AVAILABLE DATA »
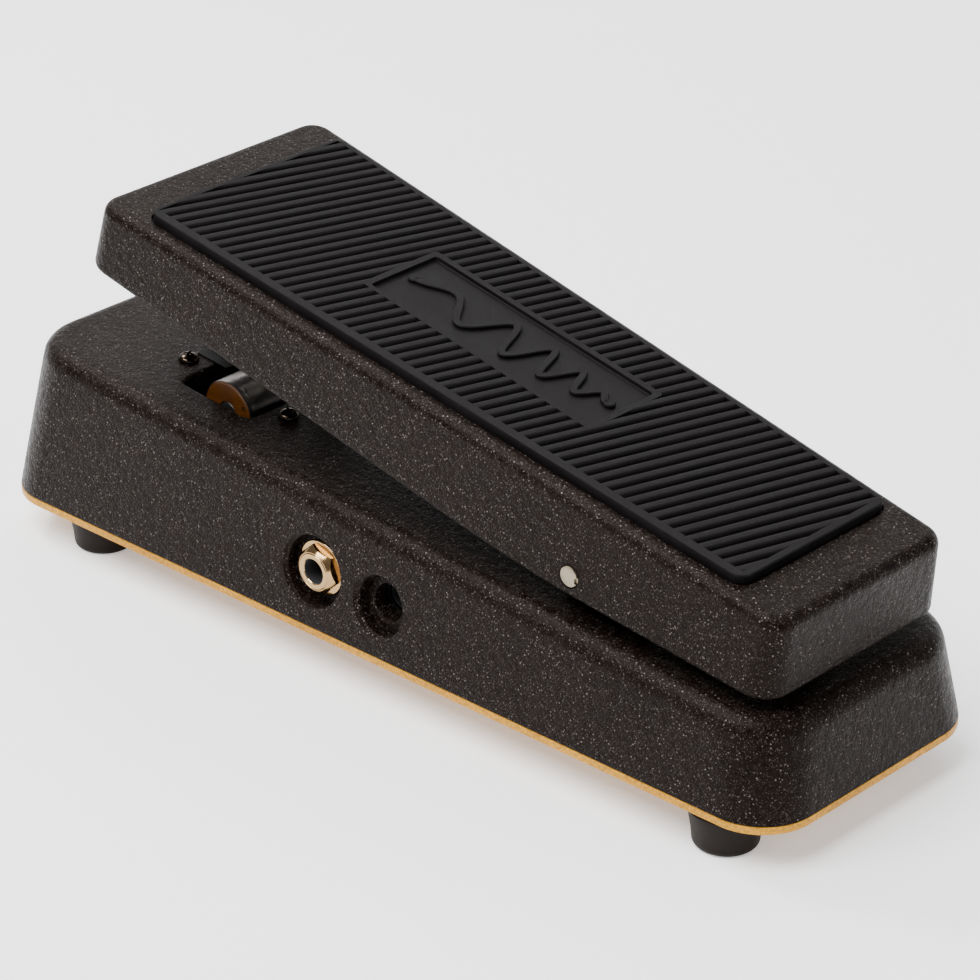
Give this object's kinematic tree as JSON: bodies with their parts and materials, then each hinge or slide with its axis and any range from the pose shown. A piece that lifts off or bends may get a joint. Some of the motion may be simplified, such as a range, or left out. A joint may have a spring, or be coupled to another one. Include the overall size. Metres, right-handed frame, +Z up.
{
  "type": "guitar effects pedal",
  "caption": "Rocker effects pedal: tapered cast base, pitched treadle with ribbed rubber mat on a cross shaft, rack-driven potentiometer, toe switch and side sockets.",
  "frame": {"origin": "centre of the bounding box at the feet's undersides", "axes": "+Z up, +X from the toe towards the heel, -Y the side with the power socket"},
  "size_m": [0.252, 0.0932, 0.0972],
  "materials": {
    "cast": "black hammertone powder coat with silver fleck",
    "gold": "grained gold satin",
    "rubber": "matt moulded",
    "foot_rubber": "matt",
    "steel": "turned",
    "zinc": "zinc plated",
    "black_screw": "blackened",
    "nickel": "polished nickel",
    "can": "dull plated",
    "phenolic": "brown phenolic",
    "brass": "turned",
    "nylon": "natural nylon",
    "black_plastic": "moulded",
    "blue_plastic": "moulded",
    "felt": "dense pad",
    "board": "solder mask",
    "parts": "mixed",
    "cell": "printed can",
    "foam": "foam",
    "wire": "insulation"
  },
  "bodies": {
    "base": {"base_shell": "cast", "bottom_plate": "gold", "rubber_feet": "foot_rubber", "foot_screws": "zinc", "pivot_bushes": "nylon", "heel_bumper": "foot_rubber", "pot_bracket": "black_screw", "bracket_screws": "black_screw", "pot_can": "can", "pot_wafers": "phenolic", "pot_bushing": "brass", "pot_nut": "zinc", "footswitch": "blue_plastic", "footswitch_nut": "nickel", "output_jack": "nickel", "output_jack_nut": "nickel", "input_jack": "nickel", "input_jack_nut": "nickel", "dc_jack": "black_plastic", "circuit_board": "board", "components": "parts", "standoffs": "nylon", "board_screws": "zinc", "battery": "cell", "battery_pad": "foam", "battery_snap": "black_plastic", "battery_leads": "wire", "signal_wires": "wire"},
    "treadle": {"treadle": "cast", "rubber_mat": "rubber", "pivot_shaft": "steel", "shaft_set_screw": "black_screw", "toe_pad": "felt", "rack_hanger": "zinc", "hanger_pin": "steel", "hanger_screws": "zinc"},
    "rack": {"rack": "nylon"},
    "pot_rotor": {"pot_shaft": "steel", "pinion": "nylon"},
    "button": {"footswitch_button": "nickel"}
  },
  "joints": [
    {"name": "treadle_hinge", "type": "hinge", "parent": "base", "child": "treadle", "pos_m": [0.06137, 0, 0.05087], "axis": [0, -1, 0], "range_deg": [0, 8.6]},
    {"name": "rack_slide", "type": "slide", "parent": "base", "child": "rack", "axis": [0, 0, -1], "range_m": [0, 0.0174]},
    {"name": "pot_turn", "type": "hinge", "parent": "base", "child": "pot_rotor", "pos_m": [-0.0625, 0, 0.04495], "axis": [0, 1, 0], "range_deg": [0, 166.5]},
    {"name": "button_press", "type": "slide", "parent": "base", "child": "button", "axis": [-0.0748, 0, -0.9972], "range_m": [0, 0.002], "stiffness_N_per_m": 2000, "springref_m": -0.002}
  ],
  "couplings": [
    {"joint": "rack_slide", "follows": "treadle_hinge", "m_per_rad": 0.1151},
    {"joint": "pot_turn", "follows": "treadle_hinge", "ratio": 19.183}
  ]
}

REQUIREMENT »
Copy each line above containing the string "bodies".

THE RESPONSE »
Give this object's kinematic tree as JSON: bodies with their parts and materials, then each hinge or slide with its axis and any range from the pose shown. A piece that lifts off or bends may get a joint. Some of the motion may be simplified, such as a range, or left out. A joint may have a spring, or be coupled to another one. Include the overall size. Metres, right-handed frame, +Z up.
  "bodies": {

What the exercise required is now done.